= Christine Beckman =

American academic

Christine Beckman is an American author and professor in the Technology Management Department at UC Santa Barbara. She is the current Editor at Administrative Science Quarterly. She studies social innovation and inequality.

== Early life and education ==
Beckman holds a B.A. in Psychology, with distinction, an M.A. in Sociology, and a Ph.D. in Organizational Behavior from Stanford University. Her Ph.D. Dissertation was called "Learning from difference: The influence of network partners on organizational learning."

== Career and research ==
Beckman was formerly the Price Family Chair in Social Innovation and Professor at the University of Southern California, Price School of Public Policy. Beckman served on the faculty at the Robert H. Smith School of Business, University of Maryland, and the Paul Merage School of Business, University of California, Irvine. At UC Irvine, she was a Chancellor's Fellow from 2008 to 2011 and Faculty Director of the Don Beall Center for Entrepreneurship and Innovation.
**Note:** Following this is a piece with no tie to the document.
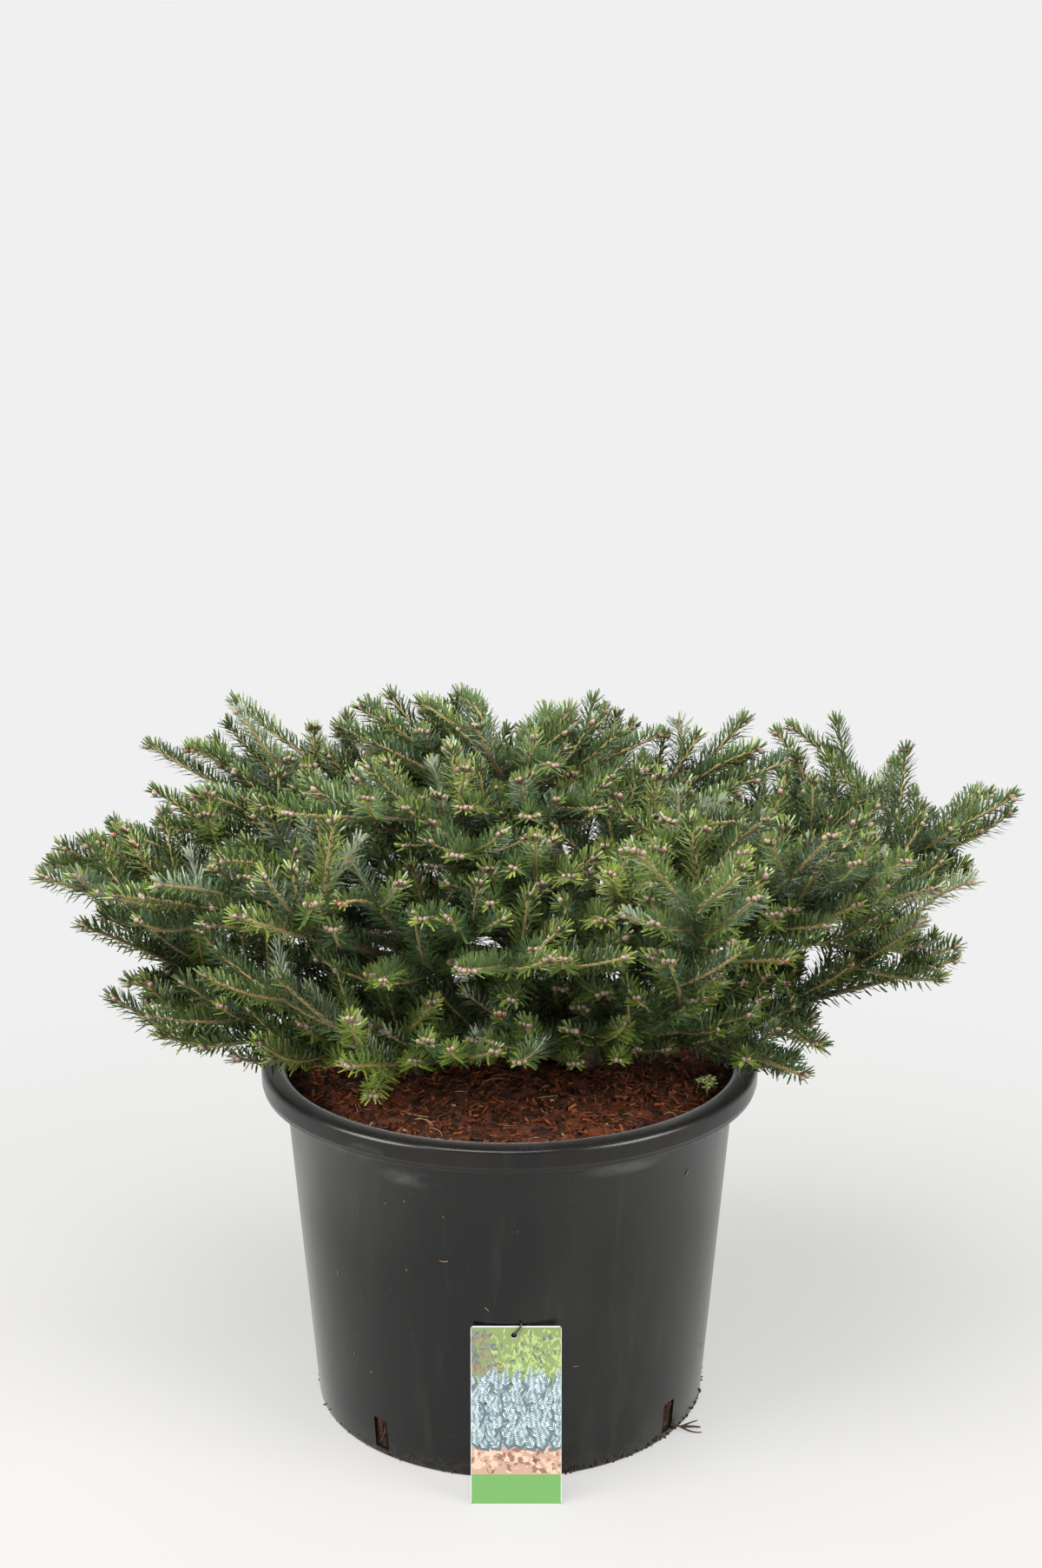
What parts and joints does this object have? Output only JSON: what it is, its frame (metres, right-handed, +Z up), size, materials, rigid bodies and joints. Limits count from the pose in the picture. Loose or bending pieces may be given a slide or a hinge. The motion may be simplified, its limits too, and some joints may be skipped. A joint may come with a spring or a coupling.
{
  "type": "potted korean fir",
  "caption": "Low spreading Korean fir with a short leaning trunk, upswept needled boughs and a round black nursery pot filled with potting soil, with a plant label leaning on the pot.",
  "frame": {"origin": "centre of the pot's flat underside, where it stands on the ground", "axes": "+Z up along the pot's axis, +X to the right along the widest spread of the crown, -Y towards the side where the label leans on the pot"},
  "size_m": [0.7486, 0.6102, 0.5432],
  "materials": {
    "pot_plastic": "satin black moulded plastic, lightly scuffed",
    "potting_soil": "loose bark and fibre potting mix",
    "label_card": null,
    "tie_plastic": "thin black plastic tie",
    "bark": "rough grey-brown bark, smoother and tan on young boughs",
    "fir_foliage": "glossy dark green needles with pale undersides"
  },
  "bodies": {
    "root": {"pot": "pot_plastic", "soil": "potting_soil", "label": "label_card", "label_tie": "tie_plastic", "trunk": "bark", "low_bough_1": "bark", "low_bough_2": "bark", "low_bough_3": "bark", "low_bough_4": "bark", "low_bough_5": "bark", "low_bough_6": "bark", "low_bough_7": "bark", "low_bough_8": "bark", "low_bough_9": "bark", "low_bough_10": "bark", "mid_bough_1": "bark", "mid_bough_2": "bark", "mid_bough_3": "bark", "mid_bough_4": "bark", "mid_bough_5": "bark", "mid_bough_6": "bark", "mid_bough_7": "bark", "mid_bough_8": "bark", "mid_bough_9": "bark", "mid_bough_10": "bark", "mid_bough_11": "bark", "top_bough_1": "bark", "top_bough_2": "bark", "top_bough_3": "bark", "top_bough_4": "bark", "low_foliage_1": "fir_foliage", "low_foliage_2": "fir_foliage", "low_foliage_3": "fir_foliage", "low_foliage_4": "fir_foliage", "low_foliage_5": "fir_foliage", "low_foliage_6": "fir_foliage", "low_foliage_7": "fir_foliage", "low_foliage_8": "fir_foliage", "low_foliage_9": "fir_foliage", "low_foliage_10": "fir_foliage", "mid_foliage_1": "fir_foliage", "mid_foliage_2": "fir_foliage", "mid_foliage_3": "fir_foliage", "mid_foliage_4": "fir_foliage", "mid_foliage_5": "fir_foliage", "mid_foliage_6": "fir_foliage", "mid_foliage_7": "fir_foliage", "mid_foliage_8": "fir_foliage", "mid_foliage_9": "fir_foliage", "mid_foliage_10": "fir_foliage", "mid_foliage_11": "fir_foliage", "top_foliage_1": "fir_foliage", "top_foliage_2": "fir_foliage", "top_foliage_3": "fir_foliage", "top_foliage_4": "fir_foliage", "crest_foliage_1": "fir_foliage", "crest_foliage_2": "fir_foliage", "crest_foliage_3": "fir_foliage"}
  },
  "joints": []
}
She studied the LA2050 Grants Challenge. She was the 2006 Western Academy of Management Ascendent Scholar.

== Selected publications ==
- Irene, H., Mair, J., & Beckman, C. M., "Researching Social Innovation: How the unit of analysis informs the questions we ask"; Rutgers Business Review, 7(2): 153–165; 2022.
- Beckman, C. M., Alternatives and Complements to Rationality; In C. M. Beckman (Ed.), Carnegie goes to California: Advancing and Celebrating the Work of James G. March (Research in the Sociology of Organizations). Emerald Publishing Limited, Bingley; 2021.
- Beckman, Christine M. and Melissa Mazmanian, Dreams of the Overworked: Living, Working, and Parenting in the Digital Age; Stanford University Press; 2020, ISBN 978-1-5036-0255-7.
- Mazmanian, M. A., & Beckman, C. M., "Making your numbers: Engendering Organizational Control through a Ritual of Quantification"; Organization Science; 2019.